The task: Every line containing the word "with" needs to be found and copied.
-- start Raw records --
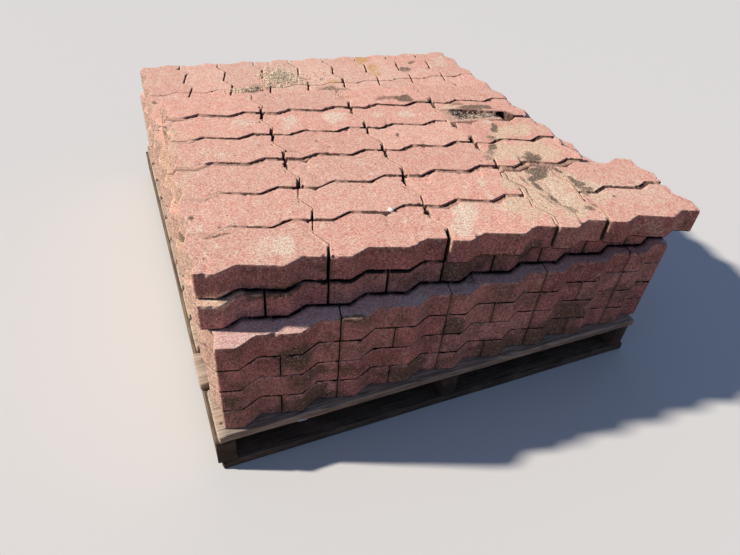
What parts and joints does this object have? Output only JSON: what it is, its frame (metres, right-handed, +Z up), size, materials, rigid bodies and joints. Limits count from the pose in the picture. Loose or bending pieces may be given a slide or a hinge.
{
  "type": "pallet of paving blocks",
  "caption": "Six-layer stack of interlocking zigzag concrete paving blocks on a weathered wooden stringer pallet, its top layer partly used up.",
  "frame": {"origin": "centre of the pallet's footprint on the floor, under the middle bottom board", "axes": "+X along the deck boards to the right, +Y along the stringers from the front to the back, +Z up"},
  "size_m": [1.0735, 1.2338, 0.426],
  "materials": {
    "paving_concrete": "rough pressed concrete, red, weathered",
    "pallet_wood": "rough sawn, weathered grey"
  },
  "bodies": {
    "root": {"layer_1_blocks": "paving_concrete", "layer_2_blocks": "paving_concrete", "layer_3_blocks": "paving_concrete", "layer_4_blocks": "paving_concrete", "layer_5_blocks": "paving_concrete", "layer_6_blocks": "paving_concrete", "hidden_inner_blocks": "paving_concrete", "deck_board_1": "pallet_wood", "deck_board_2": "pallet_wood", "deck_board_3": "pallet_wood", "deck_board_4": "pallet_wood", "deck_board_5": "pallet_wood", "deck_board_6": "pallet_wood", "deck_board_7": "pallet_wood", "deck_board_8": "pallet_wood", "deck_board_9": "pallet_wood", "deck_board_10": "pallet_wood", "deck_board_11": "pallet_wood", "bottom_board_1": "pallet_wood", "bottom_board_2": "pallet_wood", "bottom_board_3": "pallet_wood", "bottom_board_4": "pallet_wood", "bottom_board_5": "pallet_wood", "stringer_left": "pallet_wood", "stringer_middle": "pallet_wood", "stringer_right": "pallet_wood"}
  },
  "joints": []
}
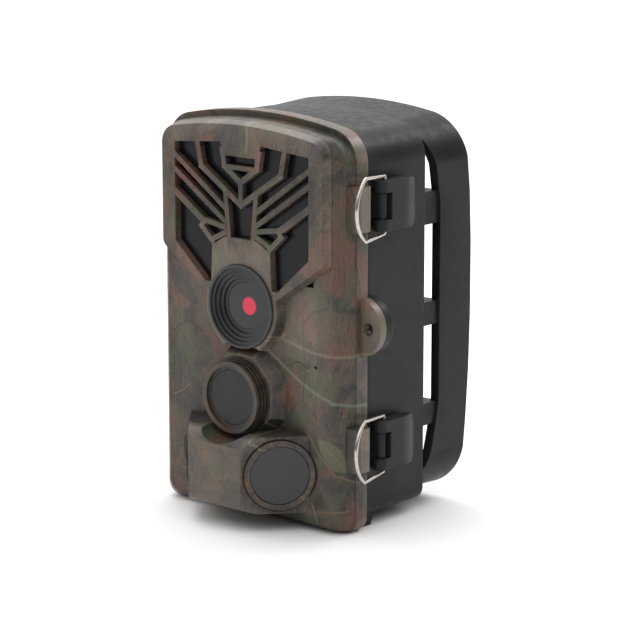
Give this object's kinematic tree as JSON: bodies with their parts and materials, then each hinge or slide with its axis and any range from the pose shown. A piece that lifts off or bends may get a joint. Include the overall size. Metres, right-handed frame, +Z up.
{
  "type": "trail camera",
  "caption": "Camouflaged trail camera with a hinged front cover, wire-bail latches, a chevron grille over its infrared window, motion sensors and a rear strap bracket.",
  "frame": {"origin": "mouth of the tripod thread, in the plane of the base", "axes": "+Z up, -Y towards the front cover, +X to the latch side"},
  "size_m": [0.0966, 0.0849, 0.1372],
  "materials": {
    "camo_shell": "satin printed camouflage",
    "black_shell": "fine satin texture",
    "dark_bezel": "satin",
    "ir_filter": "gloss, passes infrared",
    "sensor_film": "smooth satin",
    "clear_glass": "polished",
    "lens_glass": "coated, polished",
    "steel_wire": "bright",
    "steel": "plain zinc",
    "brass": "machined",
    "seal_rubber": "matt",
    "key_rubber": "matt",
    "tray_plastic": "matt",
    "cell_jacket": "plain gloss jacket",
    "board": "solder mask",
    "components": "matt",
    "led_epoxy": "clear epoxy",
    "metal_can": "satin",
    "screen": "gloss",
    "sensor_chip": "gloss"
  },
  "bodies": {
    "housing": {"rear_housing": "black_shell", "rear_bracket": "black_shell", "housing_gasket": "seal_rubber", "tripod_insert": "brass", "hinge_pin": "steel", "latch_pins": "steel", "battery_tray": "tray_plastic", "battery_cells": "cell_jacket", "battery_contacts": "steel", "tray_screws": "steel", "bracket_screws": "steel"},
    "cover": {"front_cover": "camo_shell", "face_panel": "camo_shell", "ir_window": "ir_filter", "led_board": "board", "led_domes": "led_epoxy", "camera_bezel": "camo_shell", "camera_window": "clear_glass", "lens_barrel": "dark_bezel", "camera_lens": "lens_glass", "image_sensor": "sensor_chip", "sensor_bezel": "dark_bezel", "sensor_window": "sensor_film", "side_windows": "sensor_film", "motion_detectors": "metal_can", "main_board": "board", "board_parts": "components", "inner_panel": "black_shell", "lcd_screen": "screen", "card_socket": "metal_can", "usb_socket": "metal_can", "panel_screws": "steel"},
    "key_menu": {"key_menu": "key_rubber"},
    "key_up": {"key_up": "key_rubber"},
    "key_left": {"key_left": "key_rubber"},
    "key_ok": {"key_ok": "key_rubber"},
    "key_right": {"key_right": "key_rubber"},
    "key_down": {"key_down": "key_rubber"},
    "mode_switch": {"mode_switch": "dark_bezel"},
    "lever_upper": {"lever_upper": "black_shell"},
    "lever_lower": {"lever_lower": "black_shell"},
    "bail_upper": {"bail_upper": "steel_wire"},
    "bail_lower": {"bail_lower": "steel_wire"}
  },
  "joints": [
    {"name": "cover_hinge", "type": "hinge", "parent": "housing", "child": "cover", "pos_m": [-0.0445, -0.016, 0.0593], "axis": [0, 0, -1], "range_deg": [0, 150]},
    {"name": "lever_upper_pivot", "type": "hinge", "parent": "housing", "child": "lever_upper", "pos_m": [0.0432, -0.0111, 0.1091], "axis": [0, 0, -1], "range_deg": [0, 115]},
    {"name": "bail_upper_pivot", "type": "hinge", "parent": "lever_upper", "child": "bail_upper", "pos_m": [0.0431, -0.0095, 0.1091], "axis": [0, 0, 1], "range_deg": [0, 140]},
    {"name": "lever_lower_pivot", "type": "hinge", "parent": "housing", "child": "lever_lower", "pos_m": [0.0432, -0.0111, 0.0291], "axis": [0, 0, -1], "range_deg": [0, 115]},
    {"name": "bail_lower_pivot", "type": "hinge", "parent": "lever_lower", "child": "bail_lower", "pos_m": [0.0431, -0.0095, 0.0291], "axis": [0, 0, 1], "range_deg": [0, 140]},
    {"name": "key_menu_press", "type": "slide", "parent": "cover", "child": "key_menu", "axis": [0, -1, 0], "range_m": [0, 0.0006], "stiffness_N_per_m": 500},
    {"name": "key_up_press", "type": "slide", "parent": "cover", "child": "key_up", "axis": [0, -1, 0], "range_m": [0, 0.0006], "stiffness_N_per_m": 500},
    {"name": "key_left_press", "type": "slide", "parent": "cover", "child": "key_left", "axis": [0, -1, 0], "range_m": [0, 0.0006], "stiffness_N_per_m": 500},
    {"name": "key_ok_press", "type": "slide", "parent": "cover", "child": "key_ok", "axis": [0, -1, 0], "range_m": [0, 0.0006], "stiffness_N_per_m": 500},
    {"name": "key_right_press", "type": "slide", "parent": "cover", "child": "key_right", "axis": [0, -1, 0], "range_m": [0, 0.0006], "stiffness_N_per_m": 500},
    {"name": "key_down_press", "type": "slide", "parent": "cover", "child": "key_down", "axis": [0, -1, 0], "range_m": [0, 0.0006], "stiffness_N_per_m": 500},
    {"name": "mode_switch_slide", "type": "slide", "parent": "cover", "child": "mode_switch", "axis": [0, 0, 1], "range_m": [0, 0.006]}
  ],
  "couplings": [
    {"joint": "bail_upper_pivot", "follows": "lever_upper_pivot", "ratio": 1.2},
    {"joint": "bail_lower_pivot", "follows": "lever_lower_pivot", "ratio": 1.2}
  ]
}
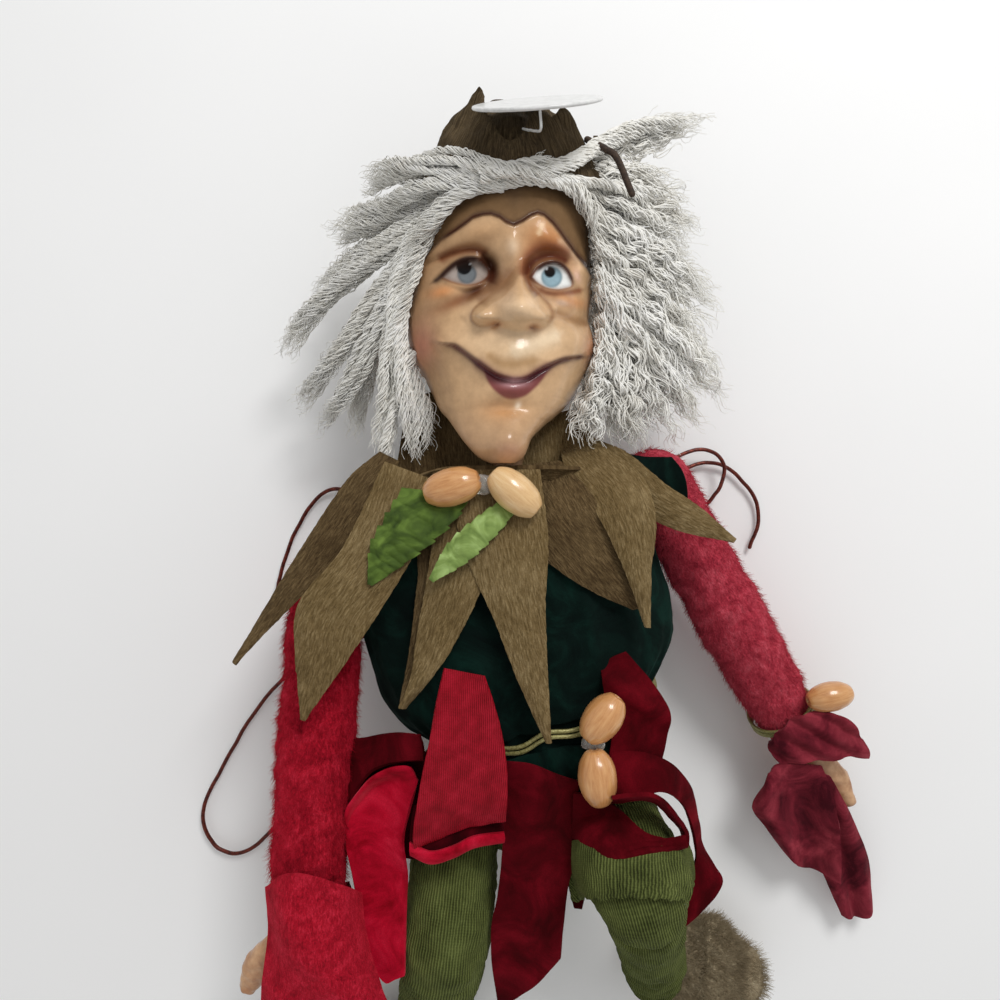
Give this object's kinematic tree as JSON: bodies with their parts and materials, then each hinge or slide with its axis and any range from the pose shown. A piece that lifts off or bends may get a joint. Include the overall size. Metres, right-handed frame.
{
  "type": "elf doll",
  "caption": "Posable elf doll with a glossy resin face, yarn hair, a felt hat and petal collar, a velvet tunic, ribbon skirt and knit legs.",
  "frame": {"origin": "middle of the flat patch on the tunic's back, on the surface that the doll lies on", "axes": "+Z out of the face and chest, +Y towards the hat, +X to the right of someone who looks at the face"},
  "size_m": [0.2181, 0.3166, 0.0805],
  "materials": {
    "tunic_velvet": "soft",
    "knit": "rib knit",
    "collar_felt": "felt",
    "hat_felt": "felt",
    "red_felt": "felt",
    "shoe_felt": "fuzzy felt",
    "ribbon_velvet": "velvet",
    "leaf_cloth": "satin",
    "gold_elastic": "metallic thread",
    "resin": "painted, glossy",
    "yarn": "silky yarn",
    "bead_wood": "varnished",
    "clear_glue": "clear",
    "copper_wire": "lacquered",
    "steel_wire": "plain",
    "tag_card": "smooth"
  },
  "bodies": {
    "torso": {"tunic": "tunic_velvet", "pants_seat": "knit", "neck_stem": "resin", "spine_wire": "steel_wire", "belt": "gold_elastic", "collar_band": "collar_felt", "collar_petal_1": "collar_felt", "collar_petal_2": "collar_felt", "collar_petal_3": "collar_felt", "collar_petal_4": "collar_felt", "collar_petal_5": "collar_felt", "collar_petal_6": "collar_felt", "collar_petal_7": "collar_felt", "leaf_broad": "leaf_cloth", "leaf_narrow": "leaf_cloth", "neck_bead_left": "bead_wood", "neck_bead_right": "bead_wood", "neck_glue": "clear_glue", "waist_bead_upper": "bead_wood", "waist_bead_lower": "bead_wood", "waist_glue": "clear_glue", "ribbon_loop_left": "ribbon_velvet", "ribbon_tail_left": "ribbon_velvet", "ribbon_tail_centre": "ribbon_velvet", "ribbon_loop_right": "ribbon_velvet", "ribbon_loop_inner": "ribbon_velvet", "ribbon_strip_right": "ribbon_velvet", "wing_left_upper": "copper_wire", "wing_left_lower": "copper_wire", "wing_right_outer": "copper_wire", "wing_right_inner": "copper_wire"},
    "head": {"head": "resin", "hat_dome": "hat_felt", "hat_petals": "hat_felt", "tag_pin": "clear_glue", "hat_twig": "copper_wire", "hair_cap": "yarn", "hair_left": "yarn", "hair_right": "yarn"},
    "tag": {"tag_disc": "tag_card"},
    "right_upper_arm": {"sleeve_upper_right": "red_felt"},
    "right_forearm": {"sleeve_fore_right": "red_felt", "wrist_band_right": "gold_elastic", "hand_right": "resin", "wrist_bead_right": "bead_wood", "cuff_flap_right": "ribbon_velvet", "cuff_tail_right": "ribbon_velvet"},
    "left_upper_arm": {"sleeve_upper_left": "red_felt"},
    "left_forearm": {"sleeve_fore_left": "red_felt", "wrist_band_left": "gold_elastic", "hand_left": "resin", "cuff_flap_left": "ribbon_velvet", "cuff_tail_left": "ribbon_velvet"},
    "left_thigh": {"leg_thigh_left": "knit"},
    "left_shin": {"leg_shin_left": "knit"},
    "left_foot": {"shoe_left": "shoe_felt"},
    "right_thigh": {"leg_thigh_right": "knit"},
    "right_shin": {"leg_shin_right": "knit"},
    "right_foot": {"shoe_right": "shoe_felt"}
  },
  "joints": [
    {"name": "head_turn", "type": "hinge", "parent": "torso", "child": "head", "pos_m": [-0.004, 0.05, 0.034], "axis": [0, 1, 0], "range_deg": [-45, 45]},
    {"name": "tag_swing", "type": "hinge", "parent": "head", "child": "tag", "pos_m": [0.0033, 0.13076, 0.07772], "axis": [1, 0, 0], "range_deg": [0, 35]},
    {"name": "right_shoulder", "type": "hinge", "parent": "torso", "child": "right_upper_arm", "pos_m": [0.04066, 0.04229, 0.028], "axis": [0, 0, 1], "range_deg": [-4, 100], "deforming": ["hair_right"]},
    {"name": "right_elbow", "type": "hinge", "parent": "right_upper_arm", "child": "right_forearm", "pos_m": [0.0644, 0.00309, 0.02399], "axis": [-0.8554, -0.518, 0], "range_deg": [0, 95]},
    {"name": "left_shoulder", "type": "hinge", "parent": "torso", "child": "left_upper_arm", "pos_m": [-0.05714, 0.01332, 0.032], "axis": [0, 0, -1], "range_deg": [-4, 100], "deforming": ["hair_left"]},
    {"name": "left_elbow", "type": "hinge", "parent": "left_upper_arm", "child": "left_forearm", "pos_m": [-0.05831, -0.03166, 0.04156], "axis": [-0.9997, 0.0262, 0], "range_deg": [0, 80]},
    {"name": "left_hip", "type": "hinge", "parent": "torso", "child": "left_thigh", "pos_m": [-0.017, -0.045, 0.026], "axis": [-0.9947, 0.1028, 0], "range_deg": [-20, 50], "deforming": ["ribbon_loop_left", "ribbon_tail_left", "ribbon_tail_centre"]},
    {"name": "left_knee", "type": "hinge", "parent": "left_thigh", "child": "left_shin", "pos_m": [-0.02102, -0.08386, 0.04397], "axis": [0.9947, -0.1028, 0], "range_deg": [-45, 55]},
    {"name": "left_ankle", "type": "hinge", "parent": "left_shin", "child": "left_foot", "pos_m": [-0.02988, -0.14112, 0.01238], "axis": [0.2008, -0.4969, 0.8443], "range_deg": [-20, 20]},
    {"name": "right_hip", "type": "hinge", "parent": "torso", "child": "right_thigh", "pos_m": [0.022, -0.042, 0.026], "axis": [-0.9232, -0.3843, 0], "range_deg": [-55, 8], "deforming": ["ribbon_loop_right", "ribbon_loop_inner", "ribbon_strip_right"]},
    {"name": "right_knee", "type": "hinge", "parent": "right_thigh", "child": "right_shin", "pos_m": [0.03011, -0.06149, 0.06346], "axis": [0.9232, 0.3843, 0], "range_deg": [-90, 5]},
    {"name": "right_ankle", "type": "hinge", "parent": "right_shin", "child": "right_foot", "pos_m": [0.04255, -0.10925, 0.01964], "axis": [0.1465, 0.6892, -0.7096], "range_deg": [-20, 20]}
  ]
}
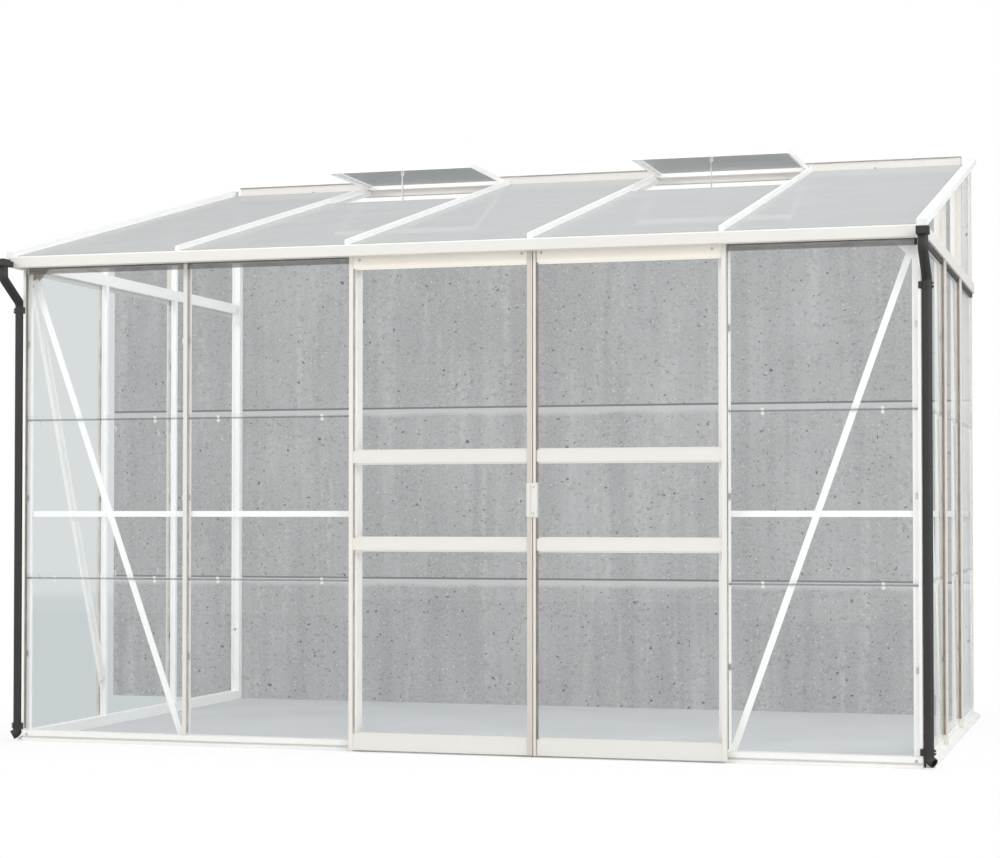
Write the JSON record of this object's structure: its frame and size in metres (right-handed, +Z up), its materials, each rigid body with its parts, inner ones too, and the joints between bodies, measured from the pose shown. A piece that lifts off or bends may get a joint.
-- end Raw records --
Response:
Give this object's kinematic tree as JSON: bodies with their parts and materials, then each hinge or slide with its axis and any range from the pose shown. A piece that lifts off or bends may get a joint. Include the overall size. Metres, right-handed frame, +Z up.
  "caption": "Camouflaged trail camera with a hinged front cover, wire-bail latches, a chevron grille over its infrared window, motion sensors and a rear strap bracket.",
Give this object's kinematic tree as JSON: bodies with their parts and materials, then each hinge or slide with its axis and any range from the pose shown. A piece that lifts off or bends may get a joint. Include the overall size. Metres, right-handed frame.
  "caption": "Posable elf doll with a glossy resin face, yarn hair, a felt hat and petal collar, a velvet tunic, ribbon skirt and knit legs.",
Write the JSON record of this object's structure: its frame and size in metres (right-handed, +Z up), its materials, each rigid body with its parts, inner ones too, and the joints between bodies, measured from the pose shown. A piece that lifts off or bends may get a joint.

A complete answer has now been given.